In the fall of 1941, when greater Germany ruled from the Atlantic to the outskirts of Moscow, Heinrich Himmler sent death squads into the occupied areas of the East. "Despite all the work," the head of Hitler's SS police force wrote to his wife, "I am doing fine and I sleep well."

Himmler is the subject of a sardonically titled documentary that utilizes recently unearthed private letters, photographs and diary entries, along with with archival footage, to prosecute the man with his own testimony. As it would almost have to be, it is a chilling portrait – but all the more so due to the detached, focused manner he applied to his abominable tasks, along with his belief that his cause was just and that his character was that of a "decent" German.

The Decent One was made by Vanessa Lapa, an Israeli journalist and the grandchild of Holocaust survivors. Himmler, considered to be the architect of the Holocaust, is seen as a rodent-faced twerp with a soul of pure sieg heil. The fascination of the film is to see his anti-Semitic development and how matter-of-factly and self-righteously he carries out his monstrous race-cleansing.

Evil prospers, it has been said, when good men do nothing. Evil also prospers when a sociopath with a genius for compartmentalizing rises to a position of horrifying authority.
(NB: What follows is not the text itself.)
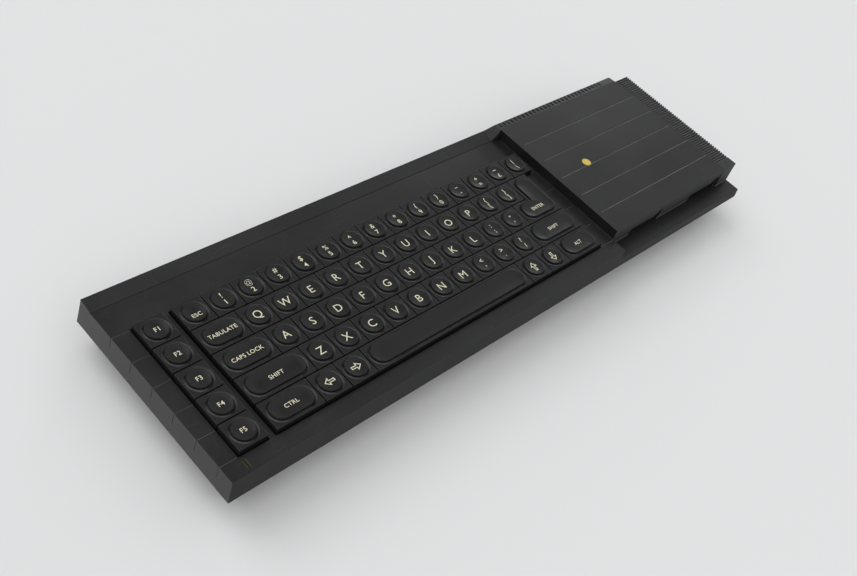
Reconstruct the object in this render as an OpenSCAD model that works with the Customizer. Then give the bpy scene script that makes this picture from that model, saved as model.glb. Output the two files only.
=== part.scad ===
// Vintage home computer: a low black case with a keyboard, and a raised block
// at the right that holds two small tape-cartridge drives.
//
// The part stands on z = 0, on four rubber feet. +X runs to the right along the
// keyboard, +Y to the rear, and the origin is under the middle of the whole part.
// Inside place(), x and y start at the front left corner of the deck instead.

/* [Case] */
// Depth of the deck behind the keys
rear_deck = 28.65; // [26:0.05:32]
// Width of the deck between the keys and the raised block
key_strip_w = 14.05; // [13.6:0.05:18]
// How far the aerial socket stands out behind the case
socket_stand = 3; // [1:0.5:5]
// How far each outer wall leans out between the deck and its foot
wall_flare = 1; // [0.5:0.1:1.5]
// Height of the outer walls, from the deck down to the parting line
wall_h = 16.2; // [15.5:0.1:17]
// Thickness of the upper case's walls
wall_t = 2.5; // [2:0.1:2.6]
// Thickness of the deck and of the block's top
deck_t = 2.2; // [1.8:0.1:2.4]
// Height of the lower case, up to the parting line
tray_h = 19; // [18.5:0.5:22]
// Thickness of the lower case's floor
floor_t = 2.2; // [1.8:0.1:2.4]
// How far the lower case's sides slope in
tray_side_slope = 11; // [8:0.5:13]
// How far the lower case's front slopes in
tray_front_slope = 10; // [7:0.5:11]
// Height of the rubber feet
foot_h = 3; // [2:0.5:5]
// Diameter of the rubber feet
foot_d = 16; // [12:1:20]

/* [Raised block] */
// Height of the block above the deck
block_rise = 7.8; // [7:0.1:9]
// Width of the block, up to the case's right edge
block_w = 150; // [144:0.5:160]
// Front face of the block, from the deck's front edge
block_y = 11.3; // [11:0.1:12.5]
// How far the block's front face leans back at its foot
block_front_lean = 1.5; // [0.5:0.1:1.8]
// How far the block's rear face leans in at its top
block_rear_lean = 3; // [1:0.1:3.4]
// How far the block's top drops towards its rear edge
rear_drop = 0.5; // [0.2:0.1:1]
// How far the deck's rear strip rises towards its rear edge
rear_rise = 2; // [1:0.1:3]
// How far the block's left side slopes out where it meets the rear strip
side_slope = 7; // [4:0.5:9]
// How far the ledge in front of the block lies below the deck
ledge_drop = 8.9; // [8:0.1:9.5]
// Width of the ribbed strip at the block's right edge
strip_w = 15.8; // [14:0.1:17]
// Depth of the step behind the ribbed strip, and place of the long line, from the deck's rear edge
rear_step = 9.4; // [8.5:0.1:11]

/* [Ribs and grooves] */
// Pitch of the ribs along the block's rear edge
rear_rib_pitch = 4.1; // [3.5:0.1:5]
// Number of grooves along the block's rear edge
rear_rib_count = 29; // [20:1:30]
// Width of each rear groove
rear_rib_gap = 1.9; // [1:0.1:2.5]
// Length of each rear groove
rear_rib_len = 4.5; // [3:0.5:8]
// Pitch of the ribs on the right strip
side_rib_pitch = 2.05; // [1.8:0.05:2.6]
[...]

Director Lapa uses Himmler's own words (voiced by an actor) against him. But she doesn't so much bludgeon him with a sledgehammer as she slices him with a scalpel, cherry-picking his written passages to cast him as a deplorable human being. She's quite the maestro with that scalpel.

As a sickly, bespectacled child with an outstanding bowl cut, "our little Heinrich," as his mother called him, followed the fortunes and misfortunes of the German forces in the First World War. Later, at Munich University, the undergrad Himmler described himself in his diary as moody, and pessimistic about politics. He also lets it drop that "people don't like me," and that a local pub was "crawling with Jews."

His reading list included Germania by the Roman historian Tacitus, whose ethnographic work thrilled Himmler with the thought of how "morally pure" his ancestors were.

He also picked up Oscar Wilde's The Priest and the Acolyte, which disgusted him with its homoeroticism. By design, Lapa follows the Wilde passage with an entry that has Himmler deeply admiring the Nordic male: "The slender figure of the man, standing tall," he wrote. "A victorious expression in his bone and muscle structure."

Later, after Himmler had advanced well up the Nazi hierarchy, he gave a speech on the "question of homosexuality," and ordered the arrest of all gay men.

Lapa does not come out and say that homophobic Himmler was a latent homosexual.

In fact, Lapa doesn't come out and say anything. And neither do any talking-head historians – there are none of those, and no eyewitness accounts, either.

The director sometimes ham-handedly embellishes the readings of notes written by Himmler, his wife, his mistress and his daughter with music and sound effects, but the film works best when it is at its most austere. The creep's flippant approach to the barbaric anti-Semitism of the Holocaust – "I am travelling to Auschwitz. Kisses, your Heini," he writes to his wife – is enough to brand him as majorly indecent, no matter what noble cause he thought he was furthering.